[STATED EXERCISE] Copy out all the lines in the records that include the word "origin".

[RECORDS FOR PROCESSING]
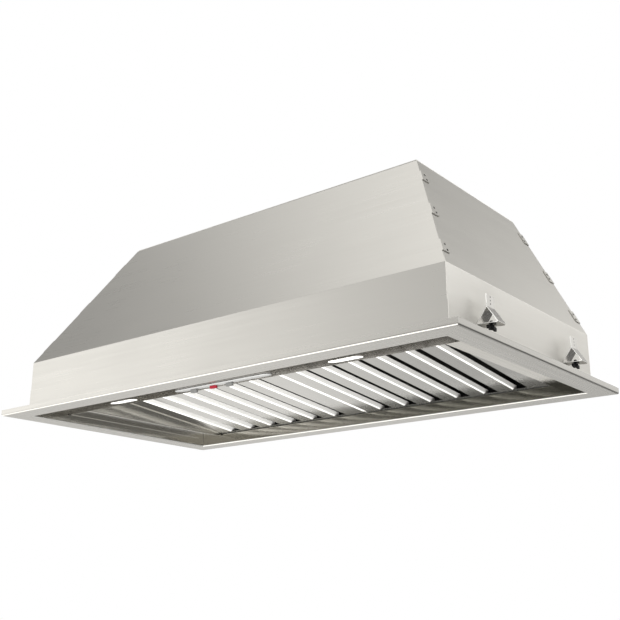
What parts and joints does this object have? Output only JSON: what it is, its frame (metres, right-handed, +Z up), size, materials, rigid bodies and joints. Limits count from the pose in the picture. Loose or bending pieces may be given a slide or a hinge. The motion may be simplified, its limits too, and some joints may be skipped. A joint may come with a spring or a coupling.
{
  "type": "range hood insert",
  "caption": "Stainless range hood insert with a sloped body, trim flange, baffle filters, lamps, slide controls, fan, duct collar and side clips.",
  "frame": {"origin": "middle of the trim flange's underside, which is also what the hood stands on", "axes": "+X across the hood to the right as seen from the front, +Y to the back wall, +Z up towards the duct"},
  "size_m": [0.873, 0.4762, 0.3397],
  "materials": {
    "brushed_stainless": "fine horizontal brushed grain, satin",
    "filter_stainless": "bright rolled stainless, satin",
    "spring_steel": "smooth bright spring steel",
    "galvanised_sheet": "dull galvanised sheet with a faint spangle",
    "turned_steel": "turned bright steel",
    "black_enamel": "satin black enamel",
    "black_plastic": "matt black moulded plastic",
    "silver_plastic": "silver-grey moulded plastic, semi-gloss",
    "grey_knob": "mid grey moulded plastic",
    "red_lens": "clear red moulded lens",
    "opal_lens": "opal white diffuser",
    "capacitor_can": "drawn aluminium can",
    "circuit_board": "green solder resist",
    "lamp_board": "white solder resist"
  },
  "bodies": {
    "hood_body": {"trim_flange": "brushed_stainless", "front_panel": "brushed_stainless", "back_panel": "brushed_stainless", "right_side_panel": "brushed_stainless", "left_side_panel": "brushed_stainless", "top_plate": "brushed_stainless", "duct_collar": "galvanised_sheet", "damper_rod": "turned_steel", "blower_housing": "galvanised_sheet", "motor": "black_enamel", "motor_bracket": "galvanised_sheet", "run_capacitor": "capacitor_can", "junction_box": "galvanised_sheet", "junction_cover": "galvanised_sheet", "cable_gland": "black_plastic", "wiring_conduit": "galvanised_sheet", "right_side_filler": "brushed_stainless", "left_side_filler": "brushed_stainless", "rear_filter_rail": "brushed_stainless", "control_housing": "galvanised_sheet", "light_panel": "brushed_stainless", "control_bezel": "silver_plastic", "indicator_lens": "red_lens", "control_board": "circuit_board", "lamp_driver": "black_plastic", "left_lamp_housing": "galvanised_sheet", "right_lamp_housing": "galvanised_sheet", "left_lamp_lens": "opal_lens", "right_lamp_lens": "opal_lens", "left_lamp_board": "lamp_board", "right_lamp_board": "lamp_board", "motor_lead": "black_plastic", "left_filter_catch": "spring_steel", "right_filter_catch": "spring_steel"},
    "left_filter": {"left_filter_tray": "filter_stainless", "left_filter_baffles": "filter_stainless"},
    "right_filter": {"right_filter_tray": "filter_stainless", "right_filter_baffles": "filter_stainless"},
    "front_flap": {"damper_flap_front": "galvanised_sheet"},
    "rear_flap": {"damper_flap_rear": "galvanised_sheet"},
    "fan_rotor": {"blower_wheel": "galvanised_sheet", "motor_shaft": "turned_steel"},
    "light_slider": {"light_switch_knob": "grey_knob"},
    "fan_slider": {"fan_speed_knob": "grey_knob"},
    "right_front_clip_body": {"right_front_clip": "spring_steel"},
    "right_front_screw_body": {"right_front_wing_screw": "black_plastic"},
    "right_rear_clip_body": {"right_rear_clip": "spring_steel"},
    "right_rear_screw_body": {"right_rear_wing_screw": "black_plastic"},
    "left_front_clip_body": {"left_front_clip": "spring_steel"},
    "left_front_screw_body": {"left_front_wing_screw": "black_plastic"},
    "left_rear_clip_body": {"left_rear_clip": "spring_steel"},
    "left_rear_screw_body": {"left_rear_wing_screw": "black_plastic"}
  },
  "joints": [
    {"name": "left_filter_tilt", "type": "hinge", "parent": "hood_body", "child": "left_filter", "pos_m": [-0.1755, 0.202, 0.0208], "axis": [1, 0, 0], "range_deg": [0, 75]},
    {"name": "right_filter_tilt", "type": "hinge", "parent": "hood_body", "child": "right_filter", "pos_m": [0.1755, 0.202, 0.0208], "axis": [1, 0, 0], "range_deg": [0, 75]},
    {"name": "front_flap_swing", "type": "hinge", "parent": "hood_body", "child": "front_flap", "pos_m": [0, 0.084, 0.3136], "axis": [-1, 0, 0], "range_deg": [0, 78]},
    {"name": "rear_flap_swing", "type": "hinge", "parent": "hood_body", "child": "rear_flap", "pos_m": [0, 0.084, 0.3136], "axis": [1, 0, 0], "range_deg": [0, 78]},
    {"name": "fan_spin", "type": "hinge", "parent": "hood_body", "child": "fan_rotor", "pos_m": [0, 0.028, 0.172], "axis": [1, 0, 0], "continuous": true},
    {"name": "light_switch_slide", "type": "slide", "parent": "hood_body", "child": "light_slider", "axis": [1, 0, 0], "range_m": [0, 0.016]},
    {"name": "fan_speed_slide", "type": "slide", "parent": "hood_body", "child": "fan_slider", "axis": [1, 0, 0], "range_m": [0, 0.054]},
    {"name": "right_front_clip_flex", "type": "hinge", "parent": "hood_body", "child": "right_front_clip_body", "pos_m": [0.4047, -0.1278, 0.029], "axis": [0, -1, 0], "range_deg": [0, 15], "stiffness_Nm_per_rad": 1.5},
    {"name": "right_front_screw_turn", "type": "hinge", "parent": "right_front_clip_body", "child": "right_front_screw_body", "pos_m": [0.4208, -0.1278, 0.025], "axis": [0, 0, 1], "continuous": true},
    {"name": "right_rear_clip_flex", "type": "hinge", "parent": "hood_body", "child": "right_rear_clip_body", "pos_m": [0.4047, 0.1213, 0.029], "axis": [0, -1, 0], "range_deg": [0, 15], "stiffness_Nm_per_rad": 1.5},
    {"name": "right_rear_screw_turn", "type": "hinge", "parent": "right_rear_clip_body", "child": "right_rear_screw_body", "pos_m": [0.4208, 0.1213, 0.025], "axis": [0, 0, 1], "continuous": true},
    {"name": "left_front_clip_flex", "type": "hinge", "parent": "hood_body", "child": "left_front_clip_body", "pos_m": [-0.4047, -0.1278, 0.029], "axis": [0, 1, 0], "range_deg": [0, 15], "stiffness_Nm_per_rad": 1.5},
    {"name": "left_front_screw_turn", "type": "hinge", "parent": "left_front_clip_body", "child": "left_front_screw_body", "pos_m": [-0.4208, -0.1278, 0.025], "axis": [0, 0, 1], "continuous": true},
    {"name": "left_rear_clip_flex", "type": "hinge", "parent": "hood_body", "child": "left_rear_clip_body", "pos_m": [-0.4047, 0.1213, 0.029], "axis": [0, 1, 0], "range_deg": [0, 15], "stiffness_Nm_per_rad": 1.5},
    {"name": "left_rear_screw_turn", "type": "hinge", "parent": "left_rear_clip_body", "child": "left_rear_screw_body", "pos_m": [-0.4208, 0.1213, 0.025], "axis": [0, 0, 1], "continuous": true}
  ]
}
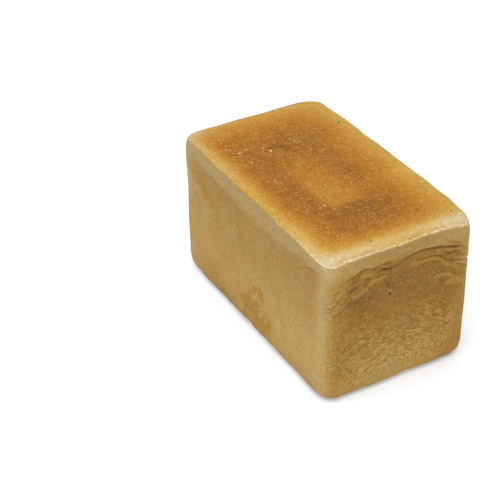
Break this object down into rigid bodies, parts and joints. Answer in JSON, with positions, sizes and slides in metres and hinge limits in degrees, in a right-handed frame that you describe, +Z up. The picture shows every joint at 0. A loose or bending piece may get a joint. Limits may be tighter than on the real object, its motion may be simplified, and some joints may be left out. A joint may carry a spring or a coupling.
{
  "type": "tin loaf",
  "caption": "Whole tin loaf: a long white bread loaf, square in section, with a flat golden-brown top, pale rounded edges and folds in the crust of its ends.",
  "frame": {"origin": "centre of the base, on the surface that the loaf stands on", "axes": "+Z up; X along the loaf's length, with the end that has the deeper folds at +X; Y across its width"},
  "size_m": [0.206, 0.12, 0.1178],
  "materials": {
    "crust": "matte baked crust: golden brown on top, pale tan on the sides, cream along the edges"
  },
  "bodies": {
    "root": {"loaf": "crust"}
  },
  "joints": []
}
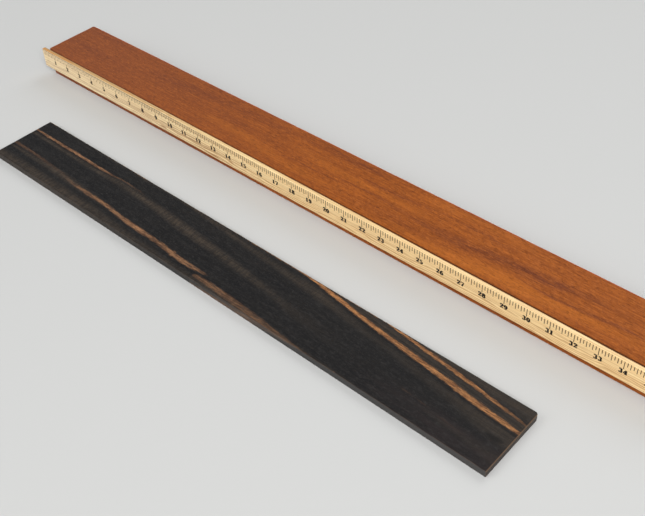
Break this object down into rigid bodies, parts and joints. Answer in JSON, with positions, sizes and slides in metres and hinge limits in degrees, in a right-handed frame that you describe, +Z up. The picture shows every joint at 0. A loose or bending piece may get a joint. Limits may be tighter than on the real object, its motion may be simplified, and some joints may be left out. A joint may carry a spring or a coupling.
{
  "type": "pair of parallel wooden rules",
  "caption": "Parallel straight wooden rules: a thick mahogany stock with a maple inch scale hung on its front face, and a loose flat ebony rule lying parallel in front of it.",
  "frame": {"origin": "centre of the pair's footprint, on the table plane", "axes": "+X along the inch scale towards the higher numbers, +Y away from the reader, +Z up"},
  "size_m": [0.9144, 0.2386, 0.037],
  "materials": {
    "mahogany": "sanded, thin oil",
    "maple": "satin lacquer",
    "ebony": "planed, unfinished",
    "brass": "turned"
  },
  "bodies": {
    "stock": {"mahogany_stock": "mahogany", "scale_screws": "brass"},
    "scale": {"maple_scale": "maple"},
    "rule": {"ebony_rule": "ebony"}
  },
  "joints": [
    {"name": "scale_slide", "type": "slide", "parent": "stock", "child": "scale", "axis": [1, 0, 0], "range_m": [-0.014, 0.008]},
    {"name": "rule_slide", "type": "slide", "parent": "stock", "child": "rule", "axis": [0, 1, 0], "range_m": [-0.15, 0.0817]}
  ]
}
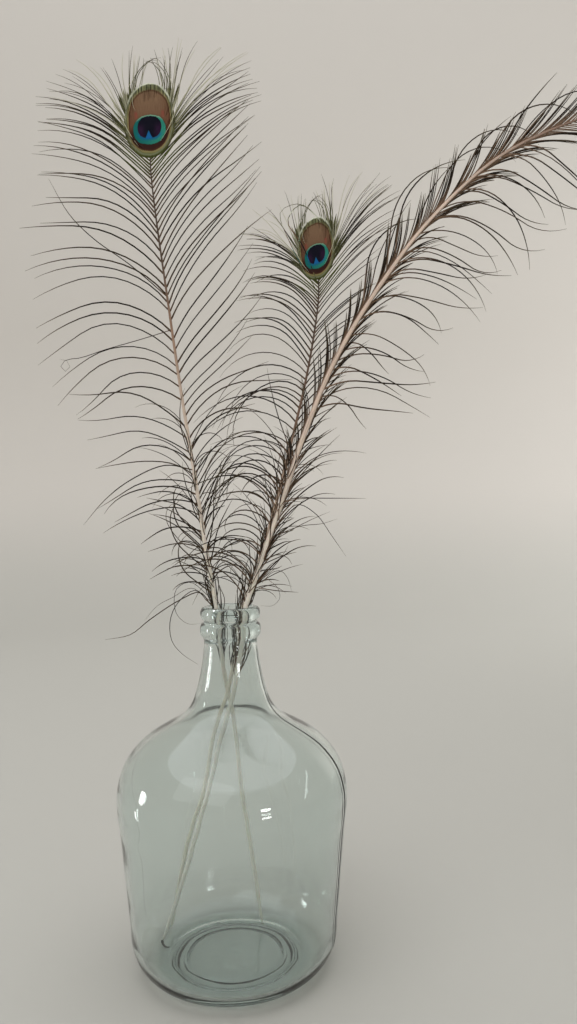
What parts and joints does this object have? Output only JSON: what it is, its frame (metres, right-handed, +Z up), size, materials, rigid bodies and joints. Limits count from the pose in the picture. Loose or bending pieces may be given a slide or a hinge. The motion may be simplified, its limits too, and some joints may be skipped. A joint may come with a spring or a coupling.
{
  "type": "peacock feathers in a glass vase",
  "caption": "Peacock train feathers with eyes, standing loose in a clear pale aqua glass demijohn with a beaded rim and a flat base.",
  "frame": {"origin": "centre of the demijohn's flat base, on the surface that it stands on", "axes": "+Z up the demijohn's axis, +X to the right of the front view, towards the long arching feather, +Y away from the front"},
  "size_m": [0.7761, 0.25, 0.9974],
  "materials": {
    "glass": "gloss",
    "feather": "satin"
  },
  "bodies": {
    "root": {"vase_foot": "glass", "vase_heel": "glass", "vase_side": "glass", "vase_neck": "glass", "left_feather": "feather", "middle_feather": "feather", "right_feather": "feather"}
  },
  "joints": []
}
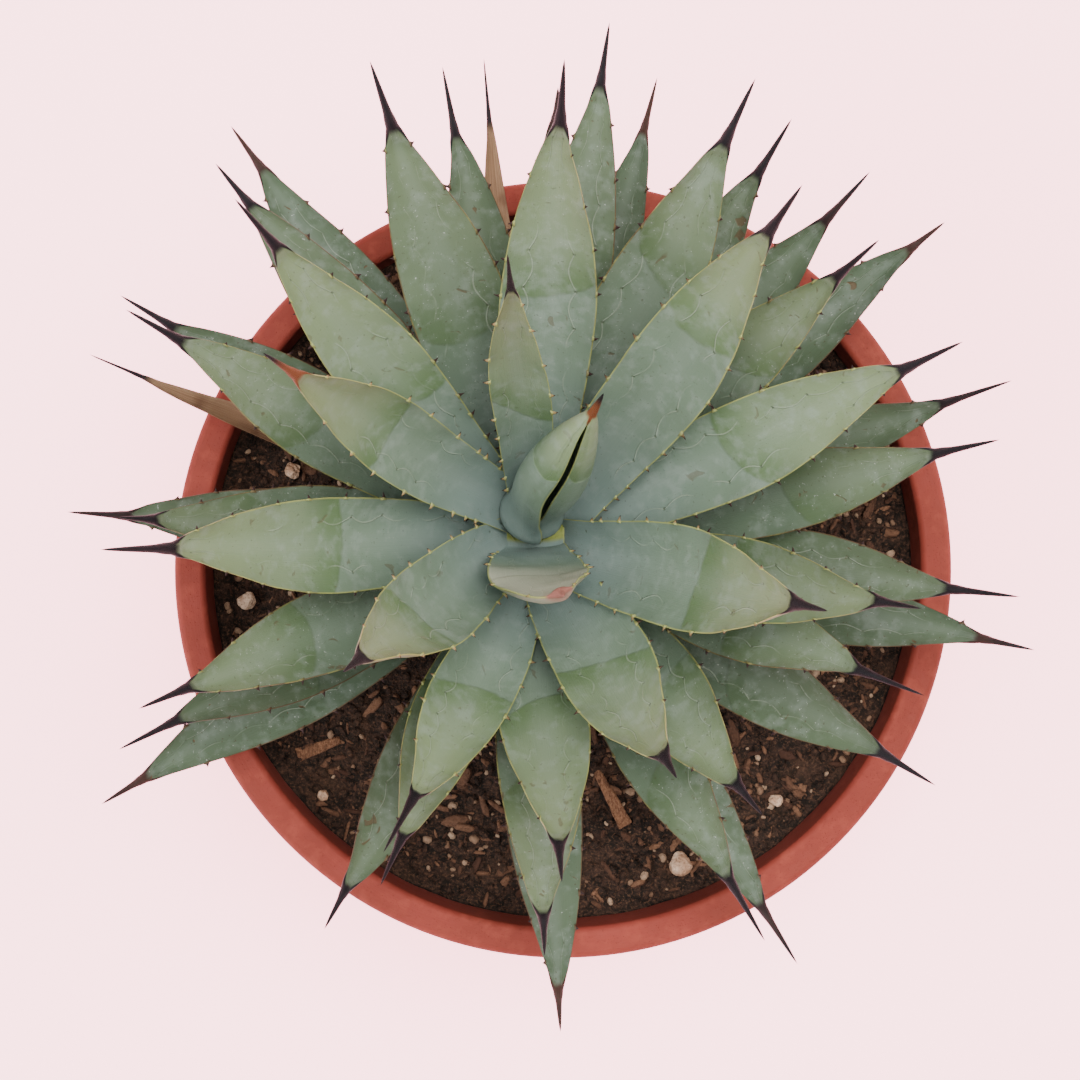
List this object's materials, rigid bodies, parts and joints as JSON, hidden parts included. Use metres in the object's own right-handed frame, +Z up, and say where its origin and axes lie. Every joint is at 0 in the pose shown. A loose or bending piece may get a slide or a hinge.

[EXERCISE ANSWER]
  "frame": {"origin": "middle of the trim flange's underside, which is also what the hood stands on", "axes": "+X across the hood to the right as seen from the front, +Y to the back wall, +Z up towards the duct"},
  "frame": {"origin": "centre of the base, on the surface that the loaf stands on", "axes": "+Z up; X along the loaf's length, with the end that has the deeper folds at +X; Y across its width"},
  "frame": {"origin": "centre of the pair's footprint, on the table plane", "axes": "+X along the inch scale towards the higher numbers, +Y away from the reader, +Z up"},
  "frame": {"origin": "centre of the demijohn's flat base, on the surface that it stands on", "axes": "+Z up the demijohn's axis, +X to the right of the front view, towards the long arching feather, +Y away from the front"},
List this object's materials, rigid bodies, parts and joints as JSON, hidden parts included. Use metres in the object's own right-handed frame, +Z up, and say where its origin and axes lie. Every joint is at 0 in the pose shown. A loose or bending piece may get a slide or a hinge.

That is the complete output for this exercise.